DATA SUPPLIED:
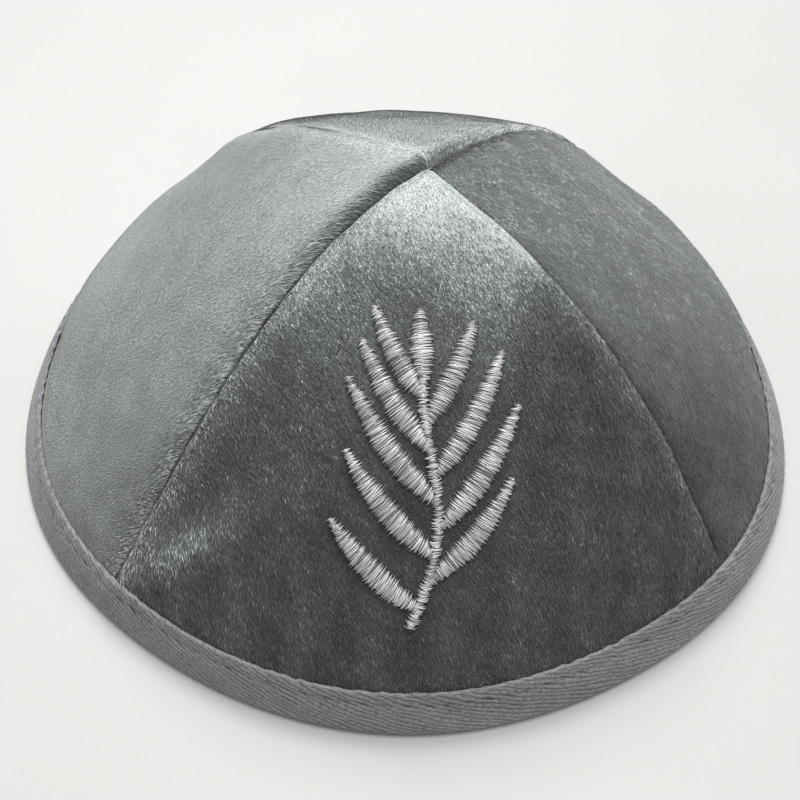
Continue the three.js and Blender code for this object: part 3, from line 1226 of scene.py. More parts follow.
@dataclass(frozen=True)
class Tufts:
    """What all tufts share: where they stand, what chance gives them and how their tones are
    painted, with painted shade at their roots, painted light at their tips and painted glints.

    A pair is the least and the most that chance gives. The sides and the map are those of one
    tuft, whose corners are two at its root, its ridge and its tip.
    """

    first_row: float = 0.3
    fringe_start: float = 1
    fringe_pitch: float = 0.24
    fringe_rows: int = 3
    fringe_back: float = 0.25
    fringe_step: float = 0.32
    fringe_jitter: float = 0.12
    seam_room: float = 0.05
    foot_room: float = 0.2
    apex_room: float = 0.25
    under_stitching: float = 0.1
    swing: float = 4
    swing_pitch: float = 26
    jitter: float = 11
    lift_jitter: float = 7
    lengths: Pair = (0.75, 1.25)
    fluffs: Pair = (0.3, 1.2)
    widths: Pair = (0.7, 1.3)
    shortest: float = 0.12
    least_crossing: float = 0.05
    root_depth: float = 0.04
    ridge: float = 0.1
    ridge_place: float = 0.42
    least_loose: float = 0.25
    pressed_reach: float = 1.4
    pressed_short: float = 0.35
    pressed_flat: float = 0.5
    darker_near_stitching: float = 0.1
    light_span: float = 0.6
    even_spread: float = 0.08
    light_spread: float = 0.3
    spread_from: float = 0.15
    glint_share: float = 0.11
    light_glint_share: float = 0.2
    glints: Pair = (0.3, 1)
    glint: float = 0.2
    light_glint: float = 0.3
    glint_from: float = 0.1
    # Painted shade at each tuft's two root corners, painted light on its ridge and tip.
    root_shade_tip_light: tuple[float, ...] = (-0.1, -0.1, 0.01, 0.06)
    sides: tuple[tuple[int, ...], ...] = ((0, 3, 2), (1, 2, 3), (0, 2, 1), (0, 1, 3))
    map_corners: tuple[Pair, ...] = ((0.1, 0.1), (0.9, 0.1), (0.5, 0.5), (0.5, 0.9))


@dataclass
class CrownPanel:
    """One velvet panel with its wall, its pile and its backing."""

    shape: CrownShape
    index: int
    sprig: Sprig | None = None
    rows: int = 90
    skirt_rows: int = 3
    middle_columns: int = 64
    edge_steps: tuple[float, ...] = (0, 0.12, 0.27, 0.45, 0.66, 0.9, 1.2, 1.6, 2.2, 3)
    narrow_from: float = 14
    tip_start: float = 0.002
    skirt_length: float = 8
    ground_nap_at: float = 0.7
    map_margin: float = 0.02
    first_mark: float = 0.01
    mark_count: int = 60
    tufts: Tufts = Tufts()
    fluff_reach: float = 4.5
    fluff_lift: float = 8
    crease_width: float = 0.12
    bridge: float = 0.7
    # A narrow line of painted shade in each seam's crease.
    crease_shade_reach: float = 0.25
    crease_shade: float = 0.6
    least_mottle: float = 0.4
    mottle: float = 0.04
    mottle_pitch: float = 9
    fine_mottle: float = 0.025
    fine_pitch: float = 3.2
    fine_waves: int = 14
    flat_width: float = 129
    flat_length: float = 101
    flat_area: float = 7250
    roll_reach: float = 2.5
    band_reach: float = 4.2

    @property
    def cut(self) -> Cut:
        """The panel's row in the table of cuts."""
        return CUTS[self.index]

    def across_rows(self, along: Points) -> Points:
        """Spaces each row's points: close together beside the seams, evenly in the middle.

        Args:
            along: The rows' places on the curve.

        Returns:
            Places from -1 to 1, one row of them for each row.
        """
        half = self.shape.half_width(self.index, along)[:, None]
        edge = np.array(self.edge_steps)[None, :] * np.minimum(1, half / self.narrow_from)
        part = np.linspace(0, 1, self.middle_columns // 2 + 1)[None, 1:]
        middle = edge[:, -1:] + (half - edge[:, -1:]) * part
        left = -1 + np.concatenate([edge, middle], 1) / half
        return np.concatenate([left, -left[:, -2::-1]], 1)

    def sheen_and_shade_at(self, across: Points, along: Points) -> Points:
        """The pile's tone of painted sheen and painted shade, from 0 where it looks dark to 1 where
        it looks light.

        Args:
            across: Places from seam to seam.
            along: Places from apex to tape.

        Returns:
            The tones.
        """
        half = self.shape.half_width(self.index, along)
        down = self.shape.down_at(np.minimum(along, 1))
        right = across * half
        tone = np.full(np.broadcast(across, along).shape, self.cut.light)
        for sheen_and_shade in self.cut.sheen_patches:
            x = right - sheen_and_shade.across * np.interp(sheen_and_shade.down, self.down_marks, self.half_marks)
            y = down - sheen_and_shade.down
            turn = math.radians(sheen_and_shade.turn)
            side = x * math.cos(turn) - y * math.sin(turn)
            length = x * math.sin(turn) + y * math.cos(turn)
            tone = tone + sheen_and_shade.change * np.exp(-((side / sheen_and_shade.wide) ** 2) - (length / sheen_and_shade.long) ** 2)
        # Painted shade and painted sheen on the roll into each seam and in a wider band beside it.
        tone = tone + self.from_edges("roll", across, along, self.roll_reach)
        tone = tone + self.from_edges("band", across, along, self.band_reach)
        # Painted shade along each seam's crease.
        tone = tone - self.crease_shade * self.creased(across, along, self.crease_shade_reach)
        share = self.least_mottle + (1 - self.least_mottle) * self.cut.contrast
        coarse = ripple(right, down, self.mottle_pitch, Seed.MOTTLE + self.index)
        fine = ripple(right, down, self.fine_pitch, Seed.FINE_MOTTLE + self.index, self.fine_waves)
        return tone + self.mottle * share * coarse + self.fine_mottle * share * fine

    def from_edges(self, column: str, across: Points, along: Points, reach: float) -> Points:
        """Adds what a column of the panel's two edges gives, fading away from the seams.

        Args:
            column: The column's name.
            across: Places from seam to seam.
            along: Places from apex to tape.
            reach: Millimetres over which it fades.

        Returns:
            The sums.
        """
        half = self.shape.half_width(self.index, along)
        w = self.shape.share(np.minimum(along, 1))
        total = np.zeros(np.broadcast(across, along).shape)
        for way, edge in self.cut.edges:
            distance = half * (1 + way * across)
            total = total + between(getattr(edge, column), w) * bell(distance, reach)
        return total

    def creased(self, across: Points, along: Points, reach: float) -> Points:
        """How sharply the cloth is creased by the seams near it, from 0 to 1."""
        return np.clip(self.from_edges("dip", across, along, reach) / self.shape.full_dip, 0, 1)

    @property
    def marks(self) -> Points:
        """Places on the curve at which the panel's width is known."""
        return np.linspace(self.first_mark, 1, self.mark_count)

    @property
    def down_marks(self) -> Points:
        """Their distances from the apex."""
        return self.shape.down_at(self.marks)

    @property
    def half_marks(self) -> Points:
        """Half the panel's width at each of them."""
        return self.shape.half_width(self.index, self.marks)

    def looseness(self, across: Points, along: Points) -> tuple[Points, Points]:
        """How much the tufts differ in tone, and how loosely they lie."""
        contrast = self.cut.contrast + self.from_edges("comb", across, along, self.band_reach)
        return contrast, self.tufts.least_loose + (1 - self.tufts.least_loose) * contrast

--

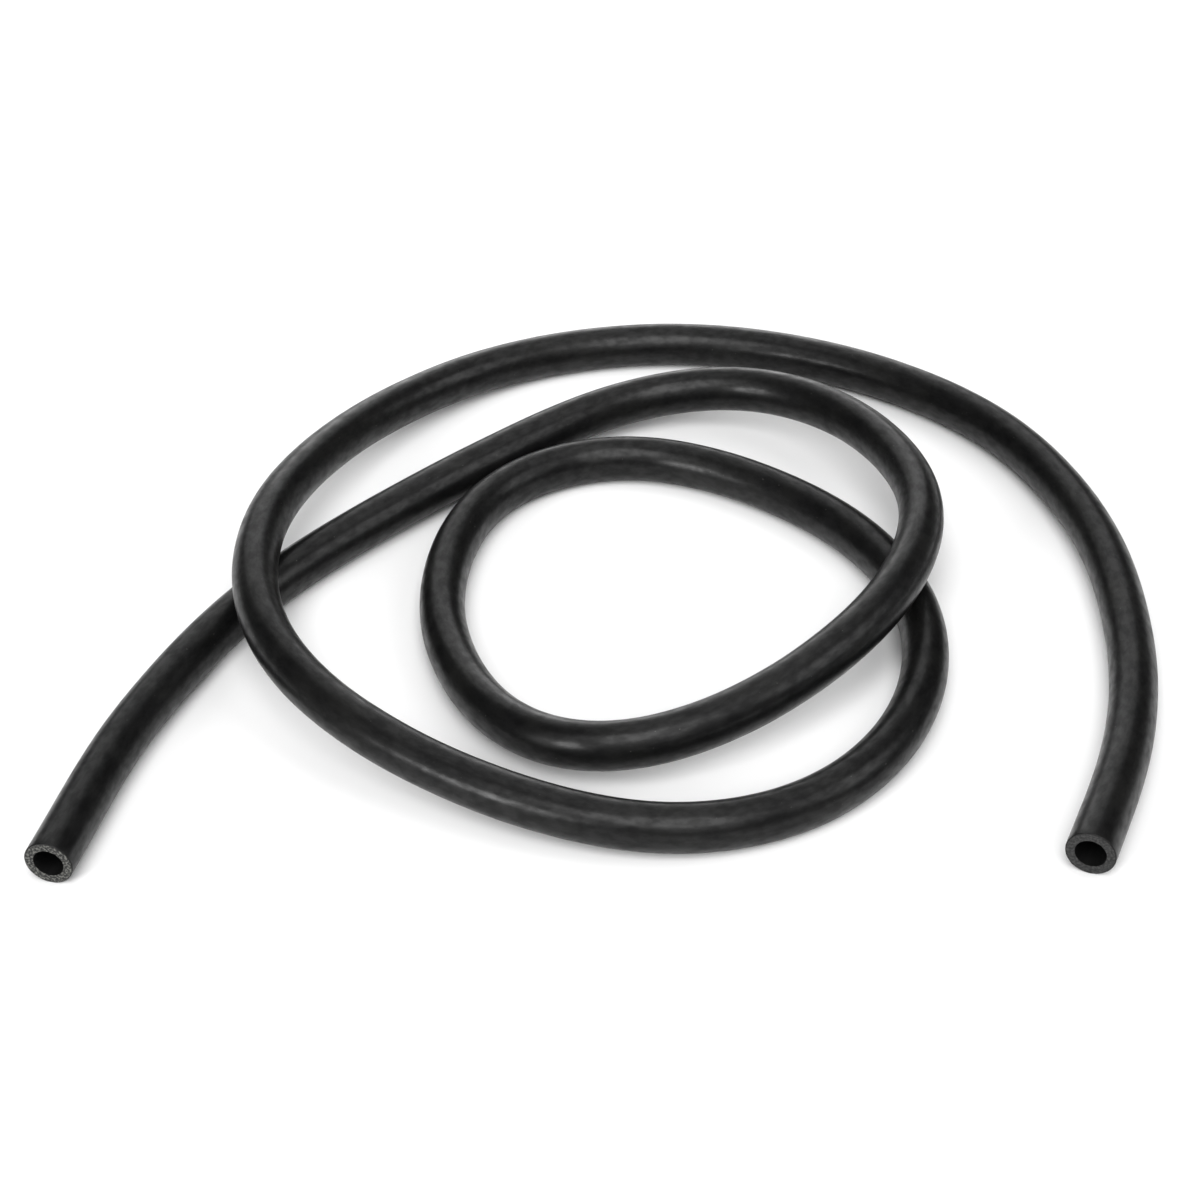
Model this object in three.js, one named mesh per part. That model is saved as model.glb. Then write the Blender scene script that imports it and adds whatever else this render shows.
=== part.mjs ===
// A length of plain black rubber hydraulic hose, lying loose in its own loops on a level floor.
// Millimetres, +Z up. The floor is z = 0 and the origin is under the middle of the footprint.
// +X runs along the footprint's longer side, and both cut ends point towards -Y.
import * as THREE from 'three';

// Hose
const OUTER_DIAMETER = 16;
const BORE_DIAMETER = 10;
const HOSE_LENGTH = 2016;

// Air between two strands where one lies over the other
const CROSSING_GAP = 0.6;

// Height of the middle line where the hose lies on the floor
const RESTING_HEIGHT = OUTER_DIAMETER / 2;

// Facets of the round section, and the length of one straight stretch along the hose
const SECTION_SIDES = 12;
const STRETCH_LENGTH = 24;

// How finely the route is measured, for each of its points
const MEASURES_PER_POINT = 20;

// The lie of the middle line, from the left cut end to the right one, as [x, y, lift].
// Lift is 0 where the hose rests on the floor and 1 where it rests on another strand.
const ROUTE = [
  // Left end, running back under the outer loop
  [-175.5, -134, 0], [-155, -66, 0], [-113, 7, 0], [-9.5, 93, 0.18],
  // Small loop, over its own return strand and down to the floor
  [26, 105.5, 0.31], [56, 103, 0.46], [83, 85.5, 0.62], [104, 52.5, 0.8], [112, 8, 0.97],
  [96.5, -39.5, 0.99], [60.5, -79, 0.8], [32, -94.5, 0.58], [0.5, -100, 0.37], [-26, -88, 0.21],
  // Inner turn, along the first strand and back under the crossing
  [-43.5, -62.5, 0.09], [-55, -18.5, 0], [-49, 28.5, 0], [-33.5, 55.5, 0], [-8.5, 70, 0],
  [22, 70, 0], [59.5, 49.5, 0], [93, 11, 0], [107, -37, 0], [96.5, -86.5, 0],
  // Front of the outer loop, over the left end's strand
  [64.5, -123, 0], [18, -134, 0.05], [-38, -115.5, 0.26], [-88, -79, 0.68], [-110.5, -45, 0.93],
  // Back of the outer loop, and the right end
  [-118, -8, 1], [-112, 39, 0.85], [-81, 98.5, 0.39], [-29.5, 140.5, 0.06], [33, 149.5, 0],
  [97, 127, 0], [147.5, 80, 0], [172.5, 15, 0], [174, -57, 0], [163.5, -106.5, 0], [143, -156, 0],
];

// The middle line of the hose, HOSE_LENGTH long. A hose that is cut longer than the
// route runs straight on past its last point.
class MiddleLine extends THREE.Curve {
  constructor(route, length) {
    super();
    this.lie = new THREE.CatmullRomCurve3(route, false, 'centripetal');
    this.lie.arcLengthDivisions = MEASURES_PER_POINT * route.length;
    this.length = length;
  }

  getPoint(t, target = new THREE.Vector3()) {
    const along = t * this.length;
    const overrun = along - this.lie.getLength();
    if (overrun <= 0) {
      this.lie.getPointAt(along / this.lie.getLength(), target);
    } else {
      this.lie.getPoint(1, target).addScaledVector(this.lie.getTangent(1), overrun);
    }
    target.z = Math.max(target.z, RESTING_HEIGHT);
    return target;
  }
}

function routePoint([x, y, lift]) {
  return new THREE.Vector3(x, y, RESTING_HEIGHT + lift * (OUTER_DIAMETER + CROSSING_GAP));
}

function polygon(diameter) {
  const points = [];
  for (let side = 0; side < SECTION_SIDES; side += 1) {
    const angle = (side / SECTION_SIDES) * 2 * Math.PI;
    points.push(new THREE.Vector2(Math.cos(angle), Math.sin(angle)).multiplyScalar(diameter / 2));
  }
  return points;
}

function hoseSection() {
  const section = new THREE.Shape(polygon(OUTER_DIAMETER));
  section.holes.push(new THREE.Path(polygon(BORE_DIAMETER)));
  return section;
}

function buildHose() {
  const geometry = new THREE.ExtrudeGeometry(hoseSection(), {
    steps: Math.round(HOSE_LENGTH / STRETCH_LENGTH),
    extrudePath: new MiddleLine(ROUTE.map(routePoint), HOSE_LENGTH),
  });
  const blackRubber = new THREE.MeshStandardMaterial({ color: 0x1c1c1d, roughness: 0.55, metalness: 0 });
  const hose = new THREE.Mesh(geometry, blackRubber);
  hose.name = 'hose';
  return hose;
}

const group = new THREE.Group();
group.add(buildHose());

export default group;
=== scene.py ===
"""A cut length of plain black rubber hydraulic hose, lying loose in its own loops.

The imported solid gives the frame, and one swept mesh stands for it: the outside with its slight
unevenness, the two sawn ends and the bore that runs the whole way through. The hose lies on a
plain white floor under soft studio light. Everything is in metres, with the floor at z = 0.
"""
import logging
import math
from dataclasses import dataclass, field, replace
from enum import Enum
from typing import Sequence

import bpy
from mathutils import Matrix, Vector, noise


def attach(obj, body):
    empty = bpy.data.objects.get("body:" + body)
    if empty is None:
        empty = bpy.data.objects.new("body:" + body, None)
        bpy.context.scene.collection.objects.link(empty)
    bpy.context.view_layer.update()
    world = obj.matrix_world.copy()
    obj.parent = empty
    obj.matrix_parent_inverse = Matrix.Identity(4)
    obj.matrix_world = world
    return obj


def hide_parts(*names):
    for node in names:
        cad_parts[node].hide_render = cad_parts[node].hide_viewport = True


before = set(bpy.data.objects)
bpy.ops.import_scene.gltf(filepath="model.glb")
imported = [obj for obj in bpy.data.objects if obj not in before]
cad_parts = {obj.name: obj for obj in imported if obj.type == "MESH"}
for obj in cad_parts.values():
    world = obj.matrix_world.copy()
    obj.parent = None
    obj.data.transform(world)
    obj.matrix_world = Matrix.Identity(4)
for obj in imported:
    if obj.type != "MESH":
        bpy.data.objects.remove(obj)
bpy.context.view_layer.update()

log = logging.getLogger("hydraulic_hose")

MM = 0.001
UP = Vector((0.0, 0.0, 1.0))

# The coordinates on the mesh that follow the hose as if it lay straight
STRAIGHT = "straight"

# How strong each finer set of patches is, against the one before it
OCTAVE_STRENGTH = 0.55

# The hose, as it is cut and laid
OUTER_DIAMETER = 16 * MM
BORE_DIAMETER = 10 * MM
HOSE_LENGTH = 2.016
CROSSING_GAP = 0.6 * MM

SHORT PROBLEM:
Starting at the line that contains "hose.name = 'hose';" and ending at the line that contains "bpy.context.scene.collection.objects.link(empty)", repeat each line exactly, both ends included, and nothing else.

REPLY:
  hose.name = 'hose';
  return hose;
}

const group = new THREE.Group();
group.add(buildHose());

export default group;
=== scene.py ===
"""A cut length of plain black rubber hydraulic hose, lying loose in its own loops.

The imported solid gives the frame, and one swept mesh stands for it: the outside with its slight
unevenness, the two sawn ends and the bore that runs the whole way through. The hose lies on a
plain white floor under soft studio light. Everything is in metres, with the floor at z = 0.
"""
import logging
import math
from dataclasses import dataclass, field, replace
from enum import Enum
from typing import Sequence

import bpy
from mathutils import Matrix, Vector, noise


def attach(obj, body):
    empty = bpy.data.objects.get("body:" + body)
    if empty is None:
        empty = bpy.data.objects.new("body:" + body, None)
        bpy.context.scene.collection.objects.link(empty)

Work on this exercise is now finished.